Tidsskriftspublikasjon » Vitenskapelig artikkel
Characterisation of insulin analogues therapeutically available to patients
PLoS ONE ; Volume 13. p. 1–17. 2018
Adams, Gary G.; Meal, Andrew; Morgan, Paul. S.; Alsahrani, Qushmua E.; Zobel, Hanne; Lithgo, Ryan; Kok, M. Samil; Besong, David T. M.; Jiwani, Shahwar I.; Ballance, Simon; Harding, Stephen E.; Chayen, Naomi; Gillis, Richard B.

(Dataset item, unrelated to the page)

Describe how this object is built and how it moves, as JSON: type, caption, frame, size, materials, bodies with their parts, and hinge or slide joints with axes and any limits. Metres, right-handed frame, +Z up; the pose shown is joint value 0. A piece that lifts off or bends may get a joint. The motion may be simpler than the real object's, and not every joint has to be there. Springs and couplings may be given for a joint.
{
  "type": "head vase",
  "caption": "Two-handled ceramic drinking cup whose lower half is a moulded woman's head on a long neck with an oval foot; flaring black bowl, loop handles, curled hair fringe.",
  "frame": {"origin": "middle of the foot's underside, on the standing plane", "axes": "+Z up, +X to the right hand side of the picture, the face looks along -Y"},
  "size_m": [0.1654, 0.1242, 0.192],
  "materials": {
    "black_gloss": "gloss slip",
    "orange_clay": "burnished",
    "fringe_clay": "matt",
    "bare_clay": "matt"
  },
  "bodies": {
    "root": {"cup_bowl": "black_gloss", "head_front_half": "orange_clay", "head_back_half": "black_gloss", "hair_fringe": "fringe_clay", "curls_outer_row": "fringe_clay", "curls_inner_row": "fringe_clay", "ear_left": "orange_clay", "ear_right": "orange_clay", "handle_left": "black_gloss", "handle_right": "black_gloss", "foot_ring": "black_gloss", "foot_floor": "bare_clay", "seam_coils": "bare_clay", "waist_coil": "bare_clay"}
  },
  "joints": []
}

The structure and function of clinical dosage insulin and its analogues were assessed. This included `native insulins’ (human recombinant, bovine, porcine), `fast-acting analogues’ (aspart, glulisine, lispro) and `slow-acting analogues’ (glargine, detemir, degludec). Analytical ultracentrifugation, both sedimentation velocity and equilibrium experiments, were employed to yield distributions of both molar mass and sedimentation coefficient of all nine insulins. Size exclusion chromatography, coupled to multi-angle light scattering, was also used to explore the function of these analogues. On ultracentrifugation analysis, the insulins under investigation were found to be in numerous conformational states, however the majority of insulins were present in a primarily hexameric conformation. This was true for all native insulins and two fast-acting analogues. However, glargine was present as a dimer, detemir was a multi-hexameric system, degludec was a dodecamer (di-hexamer) and glulisine was present as a dimer-hexamer-dihexamer system. However, size-exclusion chromatography showed that the two hexameric fast-acting analogues (aspart and lispro) dissociated into monomers and dimers due to the lack of zinc in the mobile phase. This comprehensive study is the first time all nine insulins have been characterised in this way, the first time that insulin detemir have been studied using analytical ultracentrifugation and the first time that insulins aspart and glulisine have been studied using sedimentation equilibrium. The structure and function of these clinically administered insulins is of critical importance and this research adds novel data to an otherwise complex functional physiological protein.